Schwierig wurde es dann in der Pubertät mit all dem selber fabrizierten Kleidungsstücken. Ich wollte Jeans und einen Parka. Trug aber Cordhosen (braun, igitt!) und karierte Blousons, von Muttern genäht. Das war „mega-out“, wie man heute wohl sagen würde.
Die Welt war geteilt in Levis-Träger und Wrangler-Fans. Wer auch intellektuell was auf sich hielt, trug Levis. Die Wrangler-Fans hörten zudem die falsche Pop-Musik.

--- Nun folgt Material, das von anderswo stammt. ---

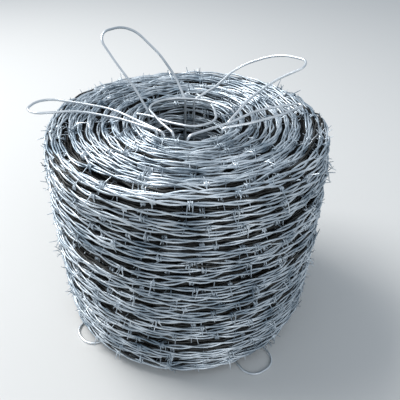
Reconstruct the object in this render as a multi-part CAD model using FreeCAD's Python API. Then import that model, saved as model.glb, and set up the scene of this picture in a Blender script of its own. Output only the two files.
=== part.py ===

Sweet und Baycity-Rollers: das war nichts für uns Schlauberger. Levis-Träger hörten Stones, Leonard Cohen und andere hochwertige Interpreten.
So einfach war das: Die Welt war entweder schwarz oder weiß.
Nur Weihnachten wurde immer schwieriger. Musste es in der Christmette immer eine der vorderen Reihen sein, so dass jeder sehen konnte, das die Familie Terholt auch vollständig versammelt war? Und danach: Friede, Freude, Eierkuchen. Nichts für junge Leute, die gewohnt sind, alles zu durchschauen und die Weisheit für sich gepachtet haben.
Eine „weihnachsfreie Zone“ gab es dann auch in der ersten eigenen Wohnung. Keinen Adventskalender, keine Kerze, keinen Tannenbaum, dafür jede Menge Besuch von Freunden, „Weihnachtsflüchtlinge“ allesamt. Wir hockten zusammen in der damals unvermeidlichen Matratzenlandschaft, hörten Platten und fühlten uns unheimlich cool.
Nur Wünsche gab es nach wie vor und die Geschenke von Eltern und Verwandten waren weiterhin willkommen.
Und heute? Der Zauber aus der Kindheit ist verflogen, das zwiespältige Gefühl aus den Jugendjahren nicht mehr ganz gewichen. Doch es gibt wieder einen Tannenbaum.
Und die Erkenntnis ist gereift, dass all das, was es sich zu wünschen lohnt, niemand auf der Welt einfach unter den Tannenbaum legen kann.